# M3 Csl 170 Mph+?



## rwebbe (Jan 20, 2002)

Back on Aug.28th Freaky Monkey stated subject is good for 170 MPH. My question is: does it have a wing to hold it down and is the underneath as well as body shape identical to the 330ci Coupe? I'm thinking of back when Daimler Benz car became airborne at high speed with one of their cars..


----------



## nate (Dec 24, 2001)

An unrestricted standard M3 can go that fast.

I have personally driven 187 in an E39 M5.


----------



## Kaz (Dec 21, 2001)

I believe the standard M3 will get _close_ to 170. And the CSL has revised aerodynamics to increase downforce (or rather, reduce lift, more likely).


----------



## Freaky_Monkey (Mar 7, 2003)

rwebbe said:


> Back on Aug.28th Freaky Monkey stated subject is good for 170 MPH. My question is: does it have a wing to hold it down and is the underneath as well as body shape identical to the 330ci Coupe? I'm thinking of back when Daimler Benz car became airborne at high speed with one of their cars..


I guess you're thinking of the Mercedes CLR that became airborne down the Mulsanne Straight at 200+mph at Le Mans in '99. That was in a car that just a tiny bit less than an M3 CSL, and with interesting aerodynamics! The CSL lacks the overall wings that the CLR has (one is an out-and-out race car whilst the other was designed for Le Mans), but does have more front and rear downforce than a standard 330Ci. The front end sports a deeper air dam, which should reduce the air flowing underneath the car thus encouraging air over the top, and the trunk lid has been reshaped significantly to introduce a fairly large integrated spoiler. Will this mean it won't flip? You'd probably have to exceed 200mph to do that, which means more power, less weight, and somewhat changed aerodynamics... Anyone want to give it a go???


----------



## The HACK (Dec 19, 2001)

nate328Ci said:


> An unrestricted standard M3 can go that fast.
> 
> I have personally driven 187 in an E39 M5.

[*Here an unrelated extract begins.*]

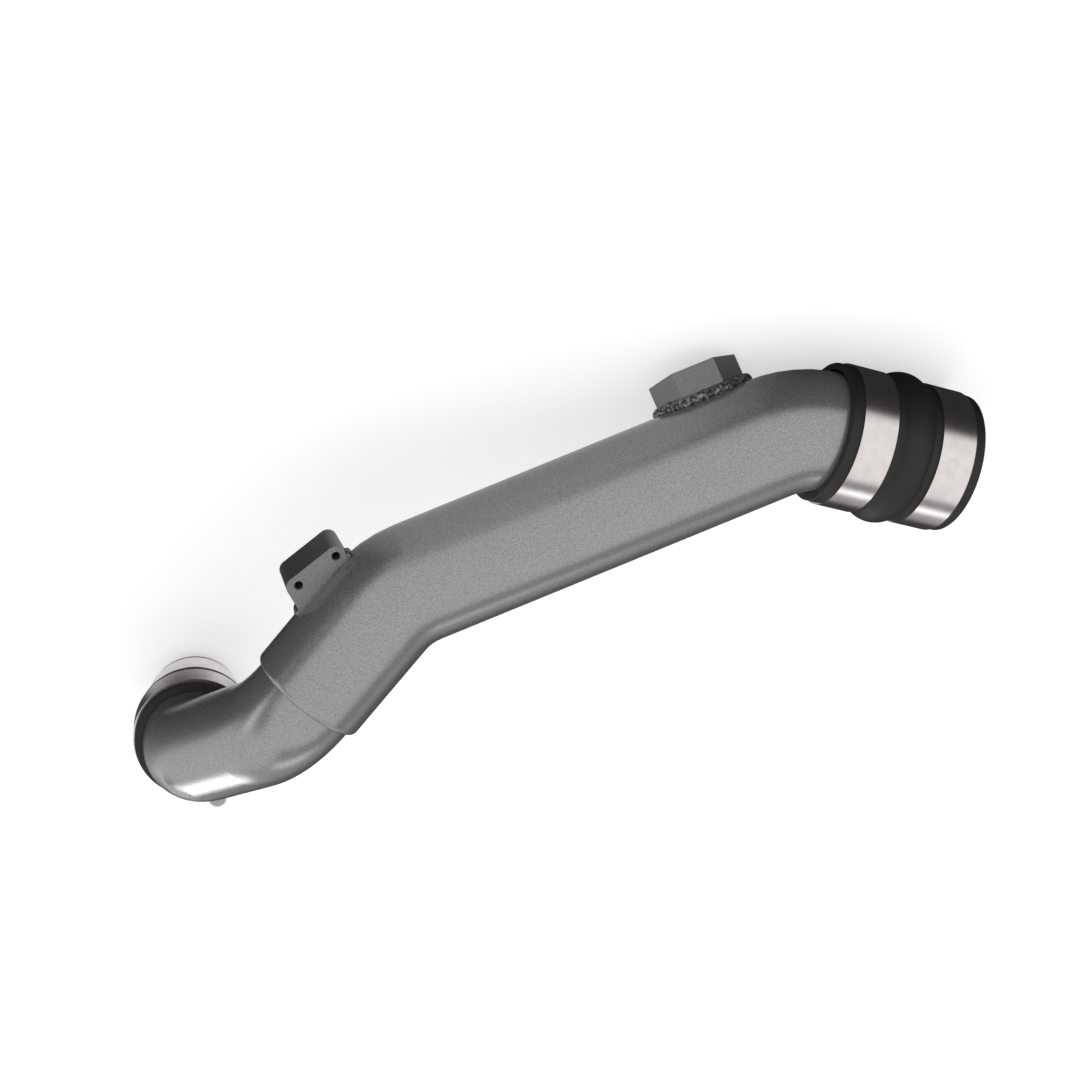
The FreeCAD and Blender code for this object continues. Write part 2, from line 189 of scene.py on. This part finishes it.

Hell, rumor has it that someone had done close to 168mph in 5th gear (not restricted) in an E46 M3. :eeps:

170 wouldn't be a problem in a CSL.


----------



## mike_m3 (Apr 6, 2003)

Kaz said:


> I believe the standard M3 will get _close_ to 170. And the CSL has revised aerodynamics to increase downforce (or rather, reduce lift, more likely).


from what I've seen there is no reason why a regular M3 will not do 170... How safe? well.......
Remember that at speed the weight advantage of the CSL make very little if any difference - purely a drag vs hp issue and the few additional horses CSL has should not make it that much faster


----------



## rwebbe (Jan 20, 2002)

Thanks Freaky Monkey, you gave me the answer I was seeking. A redesignof the air dam alomg with trunk lid design to produce more down force. I still think it wouldn't take too much to produce a slow roll up tp 100 ft. prior to crash. A freakish cross wind or something like that. The flat bottom can be a big pain. Beautiful engineering job by those involved with M3 and M3 CSL set up.. Now I know why my coupe glides along at speed with little or no fuss using so little fuel.


----------



## Irrenarzt (May 22, 2003)

I did 170 in my standard E46 M3 coupe on a stretch of road we affectionately call the "gun barrel" last weekend. You may have seen this road in movies as it is littered with radio telescopes (i.e. Very Large Array)...


----------



## rwebbe (Jan 20, 2002)

Well done Irre. You must have a pair larger than the thingee game players put in the hoop at each end of the court. Amazing, car can go 170 following delivery from showroom without any modification. Now that is Engineering and design to be proud of. Thanks for the input.


----------